In response to why Enron wanted a deregulated market:
Greenberg: Because they wanted to establish their own little energy futures exchange through computerized trading. They knew that if they could get this trading engine established without the controls that had been placed on speculators, they would have the ability to drive the price of energy products in any way they wanted to take it. When Enron failed, we learned that Enron, and its conspirators who used their trading engine, were able to drive the price of electricity up, some say, by as much as 300 percent on the West Coast.

Kroft: Is the same thing going on right now in the oil business?

Greenberg: Every Enron trader, who knew how to do these manipulations, became the most valuable employee on Wall Street.

At the outset of the program, CBS commented:
When 60 Minutes talked to him [Gilligan] last summer, his members were getting blamed for gouging the public, even though their costs had also gone through the roof. He told Kroft the problem was in the commodities markets, which had been invaded by a new breed of investor.

Gilligan: Approximately 60 to 70 percent of the oil contracts in the futures markets are now held by speculative entities. Not by companies that need oil, not by the airlines, not by the oil companies. But by investors that are looking to make money from their speculative positions. All they do is buy the paper, and hope that they can sell it for more than they paid for it. Before they have to take delivery.

Kroft: They're trying to make money on the market for oil?

Gilligan: Absolutely. On the volatility that exists in the market. They make it going up and down.

And when the price of oil jumped $25 in a single day on 9/22/08:
Greenberg commented: Did China and India suddenly have gigantic needs for new oil products in a single day? No. Everybody agrees supply-demand could not drive the price up $25, which was a record increase in the price of oil. The price of oil went from somewhere in the 60s to $147 in less than a year. And we were being told, on that run-up, 'It's supply-demand, supply-demand, supply-demand.

Masters commented: From quarter four of '07 until the second quarter of '08 the EIA, the Energy Information Administration, said that supply went up, worldwide supply went up. And worldwide demand went down.

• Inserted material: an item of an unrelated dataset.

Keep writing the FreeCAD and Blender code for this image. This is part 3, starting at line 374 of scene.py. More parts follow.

So you have supply going up and demand going down, which generally means the price is going down. This was the period of the spike. So you had the largest price increase in history during a time when actual demand was going down and actual supply was going up during the same period. However, the only thing that makes sense that lifted the price was investor demand.

The CBS program concluded:
The oil bubble began to deflate early last fall when Congress threatened new regulations and federal agencies announced they were beginning major investigations. It finally popped with the bankruptcy of Lehman Brothers and the near collapse of AIG, who were both heavily invested in the oil markets. With hedge funds and investment houses facing margin calls, the speculators headed for the exits.

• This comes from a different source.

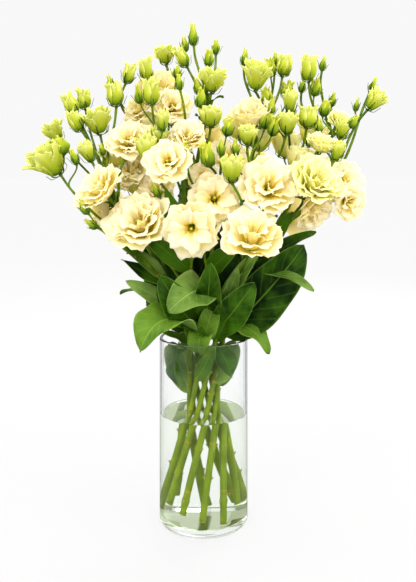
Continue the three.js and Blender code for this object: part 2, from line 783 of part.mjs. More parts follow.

"From July 15th until the end of November, roughly $70 billion came out of commodities futures from these index funds," Masters explained. "In fact, gasoline demand went down by roughly five percent over that same period of time. Yet the price of crude oil dropped more than $100 a barrel. It dropped 75 percent."

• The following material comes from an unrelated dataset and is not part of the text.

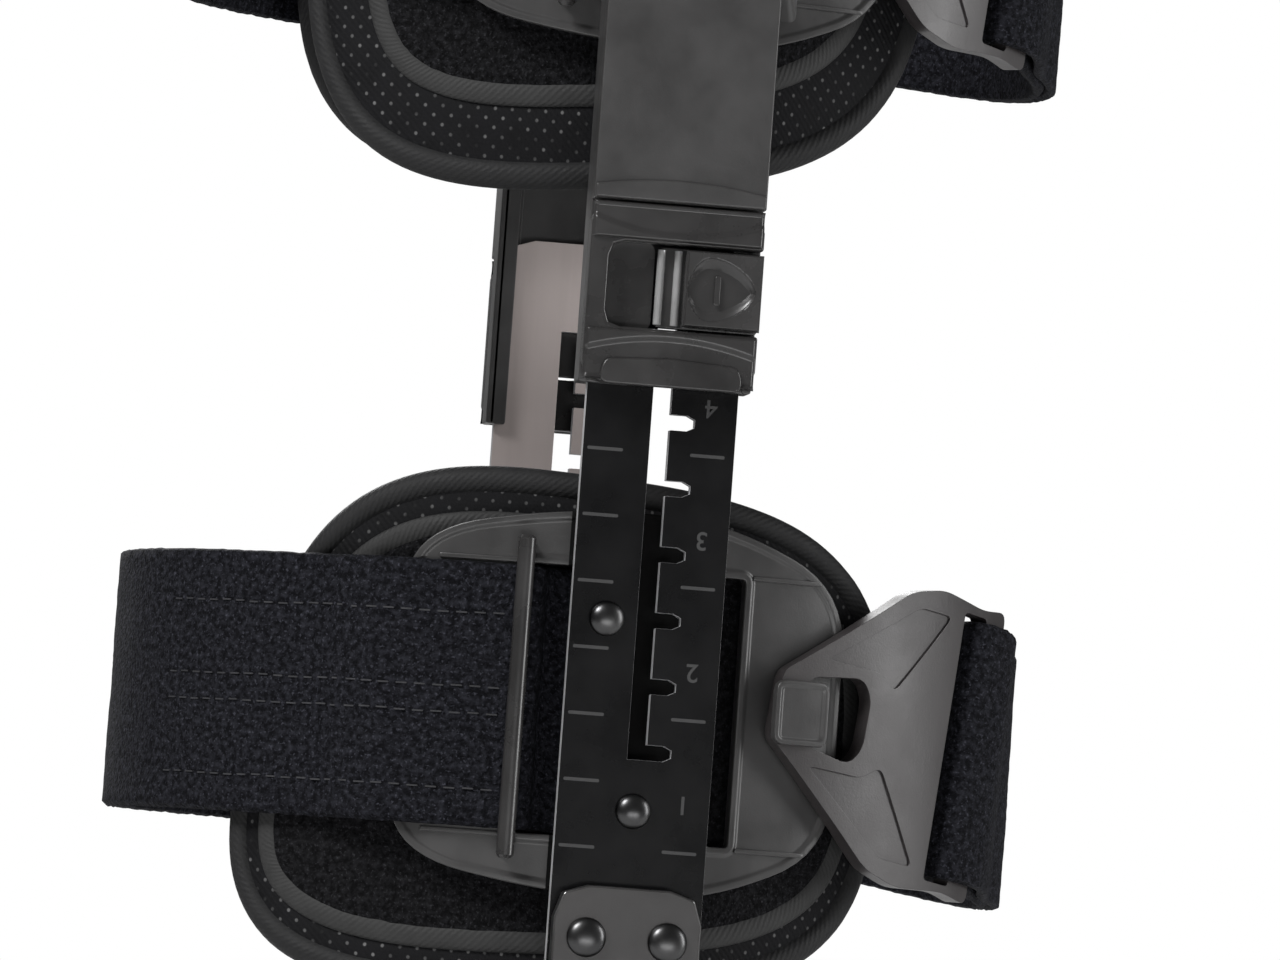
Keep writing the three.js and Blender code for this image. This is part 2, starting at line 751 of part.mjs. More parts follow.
function buckleGeometry(ring) {
  const lean = -dipAt(ring, buckleTipRun + bucklePass).slope;
  const slab = curvedSlab(ring, buckleTipRun - 8, buckleTipRun + buckleLength + 8,
    buckleLift, buckleTopOut, -2 * buckleHalfWidth, 2 * buckleHalfWidth);
  const outline = buckleOutline();
  const hole = roundedRect(hookHole.from, hookHole.to, -hookHole.half, hookHole.half, 2);
  const slotTo = buckleLength - buckleEndBar;
  const slotHalf = strapHalf + 1;
  const slot = roundedRect(slotTo - buckleSlotWidth, slotTo, -slotHalf, slotHalf, 1);
  const laid = (shape, along) => {
    const prism = sidePrism(shape, -3 * buckleThick, 3 * buckleThick, 1).translate(-along, 0, 0);
    const run = buckleTipRun + along;
    const foot = ring.at(run, buckleTopOut);
    prism.rotateY(lean).rotateZ(ring.turnAt(run));
    return prism.translate(foot.x, foot.y, buckleMiddleAt(ring, along));
  };
  const body = solidOf(slab).intersect(solidOf(laid(outline, buckleLength / 2)));
  const holes = [
    laid(hole, (hookHole.from + hookHole.to) / 2),
    laid(slot, slotTo - buckleSlotWidth / 2),
  ];
  return geometryOf(cut(body, holes));
}

// Foam pads

// A place on a pad: the share from its middle to its rim, and the turn round it
function padPlace(ring, pad, share, turn, face) {
  const power = 2 / padSquareness;
  const along = Math.sign(Math.cos(turn)) * Math.abs(Math.cos(turn)) ** power * share;
  const up = Math.sign(Math.sin(turn)) * Math.abs(Math.sin(turn)) ** power * share;
  const reach = ((pad.front + pad.rear) / 2) * (along < 0 ? 1 - pad.lean * up : 1);
  const run = (pad.front - pad.rear) / 2 + along * reach;
  const halfHeight = ((pad.highZ - pad.lowZ) / 2) * (1 - pad.taper * along);
  const thick = padEdgeThick + (padThick - padEdgeThick) * (1 - share ** 6);
  const middleOut = padOuter - padThick / 2;
  const place = ring.at(run, middleOut + (face * thick) / 2);
  return [place.x, place.y, (pad.highZ + pad.lowZ) / 2 + up * halfHeight];
}

function padGeometry(ring, pad) {
  const corners = [];
  const faces = [];
  const shares = Array.from({ length: padRings }, (_, i) => ((i + 1) / padRings) ** 0.7);
  for (const face of [1, -1]) {
    const middle = corners.length / 3;
    corners.push(...padPlace(ring, pad, 0, 0, face));
    shares.forEach((share, ringIndex) => {
      for (let i = 0; i < padSides; i += 1) {
        corners.push(...padPlace(ring, pad, share, (2 * Math.PI * i) / padSides, face));
      }
      for (let i = 0; i < padSides; i += 1) {
        const here = middle + 1 + ringIndex * padSides + i;
        const next = middle + 1 + ringIndex * padSides + ((i + 1) % padSides);
        const flip = face > 0;
        const triangles = ringIndex === 0
          ? [[middle, here, next]]
          : [[here - padSides, here, next], [here - padSides, next, next - padSides]];
        triangles.forEach(([a, b, c]) => faces.push(...(flip ? [a, c, b] : [a, b, c])));
      }
    });
  }
  const perFace = 1 + padRings * padSides;
  const rim = 1 + (padRings - 1) * padSides;
  for (let i = 0; i < padSides; i += 1) {
    const next = (i + 1) % padSides;
    const [a, b, c, d] = [rim + i, rim + next, perFace + rim + next, perFace + rim + i];
    faces.push(a, b, c, a, c, d);
  }
  const geometry = new THREE.BufferGeometry();
  geometry.setAttribute("position", new THREE.Float32BufferAttribute(corners, 3));
  geometry.setIndex(faces);
  return facingOut(geometry);
}

// Materials

const finishes = {
  bar: { color: 0x17181a, roughness: 0.42, metalness: 0.1 },
  leaf: { color: 0x45454a, roughness: 0.38, metalness: 0.7 },
  shell: { color: 0x3a3b3d, roughness: 0.3, metalness: 0.0 },
  cover: { color: 0x303133, roughness: 0.34, metalness: 0.0 },
  latch: { color: 0x242527, roughness: 0.4, metalness: 0.0 },
  buckle: { color: 0x4a4541, roughness: 0.6, metalness: 0.0 },
  rivet: { color: 0x5a5856, roughness: 0.25, metalness: 1.0 },
  strap: { color: 0x16161b, roughness: 0.95, metalness: 0.0 },
  pad: { color: 0x222226, roughness: 0.95, metalness: 0.0 },
};

function addMesh(group, name, geometry, finish) {
  const mesh = new THREE.Mesh(geometry, new THREE.MeshStandardMaterial(finishes[finish]));
  mesh.name = name;
  geometry.computeVertexNormals();
  group.add(mesh);
  return mesh;
}

// A rivet set upright on its own side of the brace
function addRivet(group, name, quarter, geometry, x, z, footY) {
  const mesh = addMesh(group, name, geometry.clone(), "rivet");
  mesh.position.set(x, quarter.side * footY, quarter.level * z);
  mesh.rotation.z = quarter.side < 0 ? Math.PI : 0;
}

// Assembly

const quarters = [
  { name: "thigh_outer", limb: "thigh", side: -1, level: 1, ring: new LegRing(thighRing), hasHook: true },
  { name: "thigh_inner", limb: "thigh", side: 1, level: 1, ring: new LegRing(thighRing), hasHook: false },
  { name: "calf_outer", limb: "calf", side: -1, level: -1, ring: new LegRing(calfRing), hasHook: true },
  { name: "calf_inner", limb: "calf", side: 1, level: -1, ring: new LegRing(calfRing), hasHook: false },
];

function addQuarter(group, quarter) {
  const add = (name, geometry, finish) => addMesh(group, `${quarter.name}_${name}`, mirrored(geometry, quarter), finish);
  add("bar", barGeometry(), "bar");
  add("wing_plate", wingPlateGeometry(quarter.ring, quarter.hasHook), "shell");
  add("cuff_shell", cuffShellGeometry(quarter.ring, quarter.hasHook), "shell");
  add("sleeve_cover", sleeveCoverGeometry(), "cover");
  add("latch", latchGeometry(), "latch");
  add("near_pad", padGeometry(quarter.ring, pads[`${quarter.name}_near`]), "pad");
  add("far_pad", padGeometry(quarter.ring, pads[`${quarter.name}_far`]), "pad");
  add("hinge_leaf", quarter.level > 0 ? thighLeafGeometry() : calfLeafGeometry(), "leaf");
  const plateBackY = ringSpan - plateThick + 0.3;
  const barRivet = rivetGeometry(barOuterY + gap - plateBackY, rivetHeadRadius);
  for (const rivet of barRivets) {
    addRivet(group, `${quarter.name}_${rivet.name}_rivet`, quarter, barRivet, rivet.x, rivet.z, plateBackY);
  }
  const hingeRivet = rivetGeometry(leafOuterY + gap - barInnerY, hingeRivetRadius);
  for (const [name, x] of [["rear", -hingeRivetX], ["front", hingeRivetX]]) {
    addRivet(group, `${quarter.name}_${name}_hinge_rivet`, quarter, hingeRivet, x, hingeRivetZ, barInnerY);
  }
}

// A strap and its buckle, at one height of one limb
function addStrap(group, quarter, level, middleZ) {
  const strap = strapGeometry(quarter.ring, middleZ);
  addMesh(group, `${quarter.limb}_${level}_strap`, mirrored(strap, quarter), "strap");
  const buckle = buckleGeometry(quarter.ring).translate(0, 0, middleZ);
  addMesh(group, `${quarter.limb}_${level}_buckle`, mirrored(buckle, quarter), "buckle");
}

const brace = new THREE.Group();
for (const limb of ["thigh", "calf"]) {
  const limbGroup = new THREE.Group();
  for (const quarter of quarters.filter((each) => each.limb === limb)) {
    addQuarter(limbGroup, quarter);
    if (quarter.hasHook) {
      addStrap(limbGroup, quarter, "near", nearPlateZ);
      addStrap(limbGroup, quarter, "far", farPlateZ);
    }
  }
  brace.add(limbGroup);
}
for (const [name, side] of [["outer", -1], ["inner", 1]]) {
  addMesh(brace, `${name}_hinge_cap`, mirrored(hingeCapGeometry(), { side, level: 1 }), "leaf");
}

export default brace;
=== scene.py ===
"""The looks of a post-operative knee brace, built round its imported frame.

Every piece is modelled in millimetres in the frame of one quarter of the brace, with Y
outward from the leg and Z away from the knee, and is then mirrored to its side and limb.
"""

import json
import logging
import math
from bisect import bisect_right
from collections.abc import Callable, Sequence
from dataclasses import dataclass
from enum import Enum
from functools import cached_property
from typing import ClassVar

import bmesh
import bpy
from mathutils import Matrix, Vector, noise

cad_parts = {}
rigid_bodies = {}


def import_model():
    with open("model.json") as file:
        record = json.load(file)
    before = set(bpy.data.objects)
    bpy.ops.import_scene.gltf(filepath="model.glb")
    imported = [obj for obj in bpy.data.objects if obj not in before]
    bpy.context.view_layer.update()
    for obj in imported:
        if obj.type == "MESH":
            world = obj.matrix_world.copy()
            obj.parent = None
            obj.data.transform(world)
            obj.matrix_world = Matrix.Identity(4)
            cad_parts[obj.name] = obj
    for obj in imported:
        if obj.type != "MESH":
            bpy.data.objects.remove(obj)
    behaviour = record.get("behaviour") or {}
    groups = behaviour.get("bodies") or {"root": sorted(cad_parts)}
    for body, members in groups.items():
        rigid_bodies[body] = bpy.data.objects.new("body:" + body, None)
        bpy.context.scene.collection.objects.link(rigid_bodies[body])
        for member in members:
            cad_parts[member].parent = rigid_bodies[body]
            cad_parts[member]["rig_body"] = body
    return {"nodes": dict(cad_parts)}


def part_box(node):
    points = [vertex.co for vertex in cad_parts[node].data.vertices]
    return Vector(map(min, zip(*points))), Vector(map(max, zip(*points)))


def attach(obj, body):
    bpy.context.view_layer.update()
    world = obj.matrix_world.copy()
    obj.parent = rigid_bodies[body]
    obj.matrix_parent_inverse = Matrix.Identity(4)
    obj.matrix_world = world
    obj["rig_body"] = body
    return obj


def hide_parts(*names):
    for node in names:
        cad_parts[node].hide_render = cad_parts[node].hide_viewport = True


log = logging.getLogger("brace")
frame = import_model()

MM = 0.001
GAP = 0.3

# Bars and their notched slot
BAR_OUTER_Y = 78.6
BAR_HALF = 14.65
NOTCH_PITCH = 12.7
FIRST_MARK_Z = 62.3
MARK_COUNT = 9
MARK_HALF = 0.32
NUMERAL_SIZE = 5.0
NUMERAL_X = 9.5

# Rivets
RIVET_RADIUS = 3.4
HINGE_RIVET_RADIUS = 3.8
RIVET_HEAD = 2.0
RIVET_DOME = 2.1
BOSS_PLACES = ((-7.7, 106.0), (0.0, 69.6))

# Leg rings, which the outer faces of the cuff plates lie on
RING_SPAN = 72.8
RING_STEPS = 720

# Cuff plates
PLATE_THICK = 2.5
PLATE_HALF_HEIGHT = 37.0
PLATE_CORNER = 13.0
PLATE_CUT = 1.5
SLOT_HALF = 25.9
HOOK_LOW_RUN = 25.3
HOOK_HIGH_RUN = 36.1
HOOK_HALF = 6.2

# Straps and their way round the leg
STRAP_WIDTH = 50.8
STRAP_THICK = 2.2
BEHIND_PLATE = -4.05
OVER_PLATE = 1.55
OVER_PAD = -4.05
ROD_RUN = -23.1
ROD_OUT = 4.45
ROD_HALF = 31.0
ROD_RADIUS = 1.7
SKIN_STEPS = 72
STITCH_ROWS = (15.5, 1.3, -3.8, -18.2)
STITCH_COUNT = 22
STITCH_PITCH = 3.5
STITCH_FROM_RUN = -27.5

# Buckles
BUCKLE_TIP_RUN = 26.5
BUCKLE_LENGTH = 53.0
BUCKLE_HALF_WIDTH = 29.3
BUCKLE_PASS = 44.0
BUCKLE_LOW_OUT = 0.5
BUCKLE_TOP_OUT = 4.5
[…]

Asked how he explains that, Masters said, "By looking at investors, that's the only way you can explain it."

CBS 60 Minutes video and text link:

In my due diligence on a number of energy and oil-related equities, I found a series of charts that correlated the percentage of performance for the past 3 years for West Texas Intermediate Crude (WTIC) oil with 16 investment alternatives (either a directly investable security or an industry group from which companies could be selected) and posted this info on the Liquid Lounge board.
The 60 Minutes segment sheds more light on explaining the rise and fall of WTIC oil prices.